Here we can add the services sector, the automotive industry and trade. Over the past few months alone the sale of new cars in the country dropped by no less than 30%. Surprisingly, even online commerce has taken a downturn, with current sales standing at 30-40% of pre-crisis figures. Businesses are expected to encounter more problems, and, as President Rumen Radev warned, the economic and social crisis may turn into a humanitarian crisis for thousands of Bulgarians. Something recognized by Prime Minister Boyko Borissov as well, who started talking of a budget deficit of EUR 1.7 billion. Experts-MPs are predicting a drop in GDP of over EUR 2.5billion this year.

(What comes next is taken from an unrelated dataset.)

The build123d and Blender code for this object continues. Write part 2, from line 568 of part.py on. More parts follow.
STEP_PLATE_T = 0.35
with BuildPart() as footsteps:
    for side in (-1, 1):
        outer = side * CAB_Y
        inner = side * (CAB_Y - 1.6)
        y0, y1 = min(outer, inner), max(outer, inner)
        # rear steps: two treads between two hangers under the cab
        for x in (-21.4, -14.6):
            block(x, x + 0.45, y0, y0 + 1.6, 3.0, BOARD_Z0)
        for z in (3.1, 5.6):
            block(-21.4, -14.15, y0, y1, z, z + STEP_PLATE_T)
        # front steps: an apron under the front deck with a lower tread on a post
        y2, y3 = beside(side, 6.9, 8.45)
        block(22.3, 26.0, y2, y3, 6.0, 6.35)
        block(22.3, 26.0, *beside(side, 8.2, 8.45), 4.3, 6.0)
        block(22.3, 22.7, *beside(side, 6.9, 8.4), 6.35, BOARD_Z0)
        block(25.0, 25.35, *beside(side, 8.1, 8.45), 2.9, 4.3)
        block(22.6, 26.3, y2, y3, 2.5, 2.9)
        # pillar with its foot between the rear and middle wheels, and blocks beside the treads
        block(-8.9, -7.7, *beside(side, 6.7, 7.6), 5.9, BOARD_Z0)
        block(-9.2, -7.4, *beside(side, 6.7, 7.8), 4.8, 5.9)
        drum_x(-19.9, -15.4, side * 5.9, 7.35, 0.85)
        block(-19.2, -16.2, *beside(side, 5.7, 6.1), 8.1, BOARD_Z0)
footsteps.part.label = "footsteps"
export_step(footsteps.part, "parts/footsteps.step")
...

The authorities have been trying to take steps to cushion the effect of the crisis and rescue the people affected by it most. The government plans to cover, for a period of 3 months, 60% of the salaries of the workers and staff whose incomes have been affected by the state of emergency. The Bulgarian National Bank is looking after stability and liquidity in the banking sector with the help of a package of measures amounting to EUR 4.6 billion. However one provision of the State of Emergency Measures bill, adopted by parliament on Friday with lightning speed, enraged Bulgarian businesses. The measure in question envisages a price freeze at the level of the arithmetic mean for the past 3 months, and that, businesses say, is going to revive the black market. Something which even Finance Minister Vladislav Goranov agrees with. Taking heed of the arguments adduced by businessmen, President Rumen Radev imposed a partial veto on this bill, and PM Borissov said he expected parliament to make the necessary amendments to the bill.

Amidst these grave prospects, the outlook given by the Vienna Institute for International Economic Studies of a slight, but nevertheless growth of 1.4% for this year sounds comforting and encouraging, still Bulgarian experts have been drawing up apocalyptic scenarios of an economic recession bigger than the 1990s crisis, when the economy was reduced by more than 30% a year. The Bulgarian Finance Ministry set down a 3.4%  GDP growth rate for this year, but, obviously, it will not be reached. It remains to be seen how Bulgarian businesses will be able to cope with the severe trials lying ahead, and whether they will demonstrate the necessary maturity and adaptability to the new conditions.